- Starring: Mario Lopez and Thea Andrews
- Country of origin: United States

Production
- Running time: 30 minutes

Original release
- Network: ESPN2
- Release: August 15, 2005 – January 26, 2006

= ESPN Hollywood =

ESPN Hollywood is a television program that aired on ESPN2 in 2005. The daily 30-minute show was centered on the convergence between the sports and entertainment worlds, and was a part of the network's ESPN Original Entertainment (eoe) programming effort, which was intended to spread the network's viewership beyond the regular or hardcore sports fan.

The program premiered on August 15, 2005 to a dismal rating of 0.08% of United States households with cable televisions, about 75,000 people. The show, described by the New York Daily News as "a sports version of Entertainment Tonight or Access Hollywood", was hosted by Mario Lopez and Thea Andrews. Created and Executive Produced by former ET producer and writer, Andy Meyers, a typical show would include news of athletes appearing in movies, on television, and in commercials, coverage of movie premieres, and interviews with athletes and entertainers.

The show's launch was controversial; promotional advertisements featured photos of baseball player Derek Jeter with a woman whose face was not shown. A spokesman for Jeter's employer, the New York Yankees, objected to the ad, saying "In the ad they insinuate they are out with Jeter, with his permission, or they are following him. Give me a break. Neither is true." ESPN realized that the show would be risky; if sports figures were angered by their coverage on ESPN Hollywood they might refuse to participate in interviews on other ESPN programs. The final episode was broadcast on January 26, 2006. An ESPN executive vice president later remarked that the premise of the show was unworkable, saying "I think fans want information about athletes in the context of sports coverage."

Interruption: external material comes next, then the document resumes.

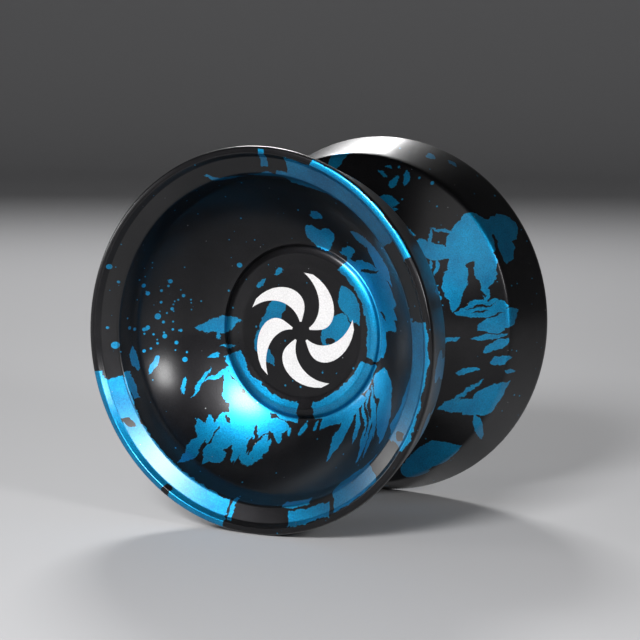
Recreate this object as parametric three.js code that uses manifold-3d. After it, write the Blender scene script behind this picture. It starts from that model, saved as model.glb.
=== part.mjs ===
// A one-piece aluminium butterfly yo-yo, in millimetres, +Z up, standing on its two rims.
// The axle lies along Y through the origin. half_a is on the -Y side and half_b on the +Y side.
// Two identical turned halves are joined by a threaded axle stud. The stud's middle carries a
// ball bearing, and a silicone response ring sits in a groove of each half's gap wall.

import * as THREE from 'three';
import { mergeVertices } from 'three/addons/utils/BufferGeometryUtils.js';
import Module from 'manifold-3d';

const wasm = await Module();
wasm.setup();

// ---- driving dimensions -------------------------------------------------------------------
const overallDiameter = 56;
const overallWidth = 42.3;
const gapWidth = 4.5; // between the two response walls, where the string runs

const rimEdgeRound = 0.6; // from the widest circle in to the outermost plane
const rimLandWidth = 0.6; // short cylinder at the widest circle
const rimFlatWidth = 0.4; // flat ring at the outermost plane
const bevelWidth = 0.6; // narrow outer bevel of the rim face
const bevelDepth = 0.8;
const ringFaceWidth = 2.4; // wide sloped face inside the bevel
const ringFaceDepth = 1.2;
const cupWallDepth = 3.7; // steep wall inside the ring face
const cupWallTaper = 0.8;
const rimBandWidth = 9.0; // outer band from the rim to the crease
const rimBandTaper = 2.25; // radius lost along that band
const creaseRound = 0.9;
const catchLip = 1.2; // flat between the response groove and the catch wall
const gapWallScoop = 0.7; // how far the catch wall is hollowed below a straight cone
const bowlScoop = 1.0; // the same for the cup's bowl

const hubDiscRadius = 9.8;
const hubCrestRadius = 11.6;
const hubFootRadius = 13.0;
const hubCrestHeight = 0.45; // crest above the hub disc
const hubFootDrop = 0.25; // foot of the hub below the hub disc
const hubFloor = 0.7; // metal between the axle's blind hole and the hub disc
const hubShoulder = 0.35; // convex rounding of the hub's side

const bearingOuterDiameter = 12.7; // size C bearing
const bearingBore = 6.35;
const bearingWidth = 4.76;
const ballDiameter = 2.0;
const ballCount = 8;
const grooveClearance = 0.07; // ball to raceway
const innerGrooveDepth = 0.2625; // how far a ball reaches below the inner race's shoulder
const outerGrooveDepth = 0.3125; // and below the outer race's
const raceEdge = 0.15; // edge chamfer of the outer race
const shieldSeatWall = 0.3; // outer diameter to the shield's groove
const shieldSeatDepth = 0.7; // from the bearing's face to the groove's inner side
const shieldThickness = 0.16;
const snapRingThickness = 0.18;
const snapRingWidth = 0.4;
const snapRingGapAngle = 0.5; // radians left open in the snap ring
const retainingLip = 0.14; // lip of the outer race over the snap ring
const cageThickness = 0.18;
const cageWidth = 0.62;
const cageClearance = 0.1; // ball to cage
const cageSplit = 0.08; // half the gap between the two cage halves

const axleDiameter = 4; // M4 stud
const axleLength = 12;
const axlePitch = 0.7;
const threadDepth = 0.28;
const axleEndClearance = 0.2;
const hexSocketSize = 2; // across flats
const hexSocketDepth = 2.2;

const padGrooveLip = 0.5; // wall between the bearing recess and the response groove
const padRingWidth = 2.1;
const padThickness = 1.0;
const padEdge = 0.1;

const postGap = 1.2; // between the ends of the two bearing posts
const postEdge = 0.2;
const recessDepth = 0.4; // from the bearing's shoulder to the floor around it

const fitClearance = 0.2; // between pieces that seat on each other
const threadClearance = 0.2; // axle crest to the wall of the tapped hole
const seatGap = 0.1; // bearing face to its shoulder
const outerRaceClearance = 0.35; // spinning outer race to the recess around it
const sealGap = 0.05; // shield and snap ring to the groove they sit in

const halfSegments = 48;
const bearingSegments = 32;
const axleSegments = 16;
const ballSegments = 12;
const ballRings = 6;
const grooveSteps = 4;
const scoopSteps = 5;

// ---- sizes worked out from them -----------------------------------------------------------
const rimRadius = overallDiameter / 2;
const rimPlane = overallWidth / 2;
const gapHalf = gapWidth / 2;
const bearingRadius = bearingOuterDiameter / 2;
const boreRadius = bearingBore / 2;
const bearingHalf = bearingWidth / 2;
const ballRadius = ballDiameter / 2;
const pitchRadius = (boreRadius + bearingRadius) / 2;
const grooveRadius = ballRadius + grooveClearance;
const axleRadius = axleDiameter / 2;
const tappedRadius = axleRadius + threadClearance;
const tappedEnd = axleLength / 2 + axleEndClearance;
const hubDiscPlane = tappedEnd + hubFloor;
const postRadius = boreRadius - fitClearance;
const innerShoulder = pitchRadius - ballRadius + innerGrooveDepth;
const outerShoulder = pitchRadius + ballRadius - outerGrooveDepth;
const shoulderRadius = innerShoulder - fitClearance;
const recessRadius = bearingRadius + outerRaceClearance;
const padGrooveInner = recessRadius + padGrooveLip;
const padInnerRadius = padGrooveInner + fitClearance;
const padOuterRadius = padInnerRadius + padRingWidth;
const padGrooveOuter = padOuterRadius + fitClearance;

// ---- materials ----------------------------------------------------------------------------
function metal(color, roughness, metalness) {
  return new THREE.MeshStandardMaterial({ color, roughness, metalness });
}

const anodised = metal(0x232224, 0.55, 0.8);
const bearingSteel = metal(0xb9bcc0, 0.22, 1);
const plainSteel = metal(0x8b8f94, 0.35, 1);
const siliconeRubber = metal(0xd9d8d2, 0.7, 0);

// ---- shared shape helpers -----------------------------------------------------------------
// A profile is a list of [radius, along] pairs, anticlockwise in that plane, turned about Y.
// side +1 keeps it, and side -1 mirrors it to the other half.
function turned(profile, segments, side = 1) {
  const points = profile.map(([radius, along]) => new THREE.Vector2(radius, side * along));
  if (side < 0) points.reverse();
  return new THREE.LatheGeometry(points, segments, Math.PI / segments);
}

// A profile that closes on itself, for rings.
function turnedRing(profile, segments, side = 1) {
  return turned([...profile, profile[0]], segments, side);
}

// Points of a hollowed wall from one profile point to another, without its two ends.
function scooped(from, to, scoop, steps) {
  const chord = new THREE.Vector2(to[0] - from[0], to[1] - from[1]);
  const sideways = new THREE.Vector2(-chord.y, chord.x).normalize().multiplyScalar(2 * scoop);
  const middle = new THREE.Vector2((from[0] + to[0]) / 2, (from[1] + to[1]) / 2).add(sideways);
  const curve = new THREE.QuadraticBezierCurve(
    new THREE.Vector2(...from), middle, new THREE.Vector2(...to));
  return curve.getPoints(steps).slice(1, -1).map((point) => [point.x, point.y]);
}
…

The show, however, is now deemed ahead of its time with the proliferation of athlete entertainment-style news on ESPN, social media, and more.

ESPN Hollywood continued as a segment on Cold Pizza, also on ESPN2, until early 2006. Both hosts have since moved on to general entertainment news programs in syndication, as Lopez is the current host of Extra, while Andrews now hosts Access Hollywood Live.